Israel’s national rhythmic gymnastics team took home the silver Sunday in the World Championship in Izmir Turkey. The achievement was the culmination of a year of training. Three years ago another Israeli team won the bronze.
Security questions cast a shadow over the team’s departure for Turkey. The leaders of the Israeli gymnastics association even considered pulling out from the competition, but they knew that a no-show in Izmir would mean they would not be placed for the world championships at Rio de Janeiro. So as not to try the patience of the world rhythmic gymnastics officials, and in light of the satisfactory security arrangements, the team took off to score its historic victory.
Alona Kushewtzki, Ida Meirin, Yuval Pilo, Katia Levín and Karina Lichber were all born from 1997 and 1998. They are the youngest members of the team and have been working together only since last year. After coming in fourth in the preliminaries, Sunday’s performance was impressive and dynamic, with no fumbles or major mistakes, earning the team a score of 16.983 points. Spain placed before Israel with 17.433 points. The Bulgarian and Italian teams, which were both ahead of Israel in the preliminary rounds, both dropped their batons, paving the way for Israel to come in second.
The picture on the podium was special – 15 slender girls ages 16 and 17. The five Israelis, who worked 10 hours a day to create a faultless performance, were ranked second in the world.
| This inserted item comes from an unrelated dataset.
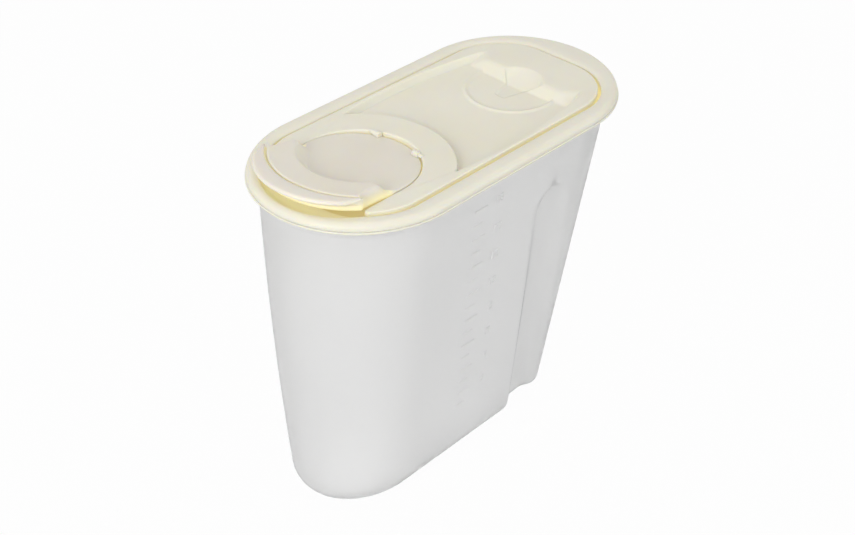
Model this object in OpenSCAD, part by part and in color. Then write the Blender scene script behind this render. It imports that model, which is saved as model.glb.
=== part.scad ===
// Dry food container with a press-on lid and a flip spout.
// X runs along the lid with the spout at -X, -Y is the side with the level scale, +Z is up.
// The origin is on the floor, below the middle of the lid. Sizes are in millimetres.

/* [Container] */
// Overall length of the lid, the longest size of the object
lid_length = 220; // [200:1:240]
// Overall width of the lid
lid_width = 110; // [104:1:116]
// Height of the container without its lid
container_height = 189; // [186:0.5:196]
// Wall thickness of the container
wall = 1.4; // [1:0.1:2]
// How far the container's wall stands inside the edge of the lid
wall_inset = 5.9; // [5.6:0.1:6.2]
// Distance from the middle to the front end of the base
base_front = 100.2; // [96:0.1:102]
// Distance from the middle to the rear end of the base
base_rear = 62.6; // [56:0.1:80]
// Half width of the base
base_half = 33; // [30:0.5:42]
// Radius of the turn between base and sides
base_round = 15; // [10:0.5:18]
// Corner radius at the rear end of the base
base_rear_round = 27; // [20:0.5:30]
// How much longer than a half circle the front end of the base is
base_nose = 1.22; // [1:0.01:1.3]
// Thickness of the flange round the container's mouth
flange_thick = 1.4; // [1:0.1:2]
// How far the flange stands out from the wall
flange_out = 3.7; // [3:0.1:4]

/* [Hand grips] */
// Place of the grip hollows along the container
grip_x = 35; // [30:0.5:40]
// Half the length of a grip hollow
grip_half = 15; // [12:0.5:18]
// Depth of the grip hollow at the base
grip_deep = 6.5; // [0:0.5:8]
// Height of the rounded upper end of the grip hollow
grip_top = 158; // [140:1:165]

/* [Level scale] */
// Number of marks on the level scale
mark_count = 16; // [4:1:18]
// Distance between two marks
mark_step = 8.6; // [7:0.1:9]
// Height of the highest mark
mark_top = 171; // [160:1:174]
// Height of the raised marks above the wall
mark_raise = 0.3; // [0.2:0.05:0.5]

/* [Lid] */
// Height of the lid's top above the floor
top_height = 192.6; // [192.6:0.1:199]
// Height of the lid's rolled edge
edge_height = 5; // [4.5:0.1:5.4]
// Radius of the rolled edge
edge_round = 3.4; // [2:0.1:3.6]
// Thickness of the lid's skin
skin = 1.5; // [1.2:0.1:1.8]
// Width of the groove round the raised middle
groove_width = 1.7; // [1.4:0.1:2]
// Depth of that groove
groove_deep = 6; // [5:0.1:6.5]
// Half length of the raised middle
middle_long = 91.5; // [88:0.1:92]
// Half width of the raised middle
middle_wide = 43.2; // [42:0.1:43.4]
// Corner radius of the raised middle
middle_round = 30.6; // [28:0.1:31]
// Width of the border round the tray, where it is narrowest
border = 1.7; // [1.6:0.1:3]
// Radius of the bend of the tray's sides, which brings them closer together towards the rear block
tray_bend = 280; // [260:10:400]
// Depth of the tray
tray_deep = 4.1; // [3:0.1:4.2]

/* [Rear block and finger scoop] */
// Place of the upper edge of the slope at the front of the rear block
block_x = 63.5; // [62:0.5:66]
// Steepness of that slope, in degrees
block_lean = 37; // [32:1:50]
// Half the length of the straight part of the block's front
wing_y = 26; // [22:0.5:27]
// Turn of the block's front beside the straight part, in degrees
wing_turn = 45; // [30:1:55]
// Middle of the round finger scoop
scoop_x = 54; // [52:0.5:54]
// Radius of the finger scoop
scoop_r = 24; // [22:0.5:25]
// Depth of the scoop's floor below the tray
scoop_deep = 0.5; // [0.3:0.1:0.6]
// How far the thumb pocket reaches into the block
thumb_reach = 8; // [5:0.5:9]
// Half width of the thumb pocket at the block's upper edge
thumb_half = 13; // [10:0.5:14]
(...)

The team’s coach, Ira Vigdorchik, prepared her team in the shadow of war. “It was a hard time with lots of sadness, but God sent us girls who can achieve a medal. I believe they can earn an Olympic medal but it will take a lot of political work because this is a subjective sport. The world has to get used to the fact that a medal for Israel is not coincidental and we can do it like Russia, Belarus and Bulgaria. It takes time and we are not exactly loved in the world. We are Jews and to teach non-Jews to love Israel and the Jews is not easy.”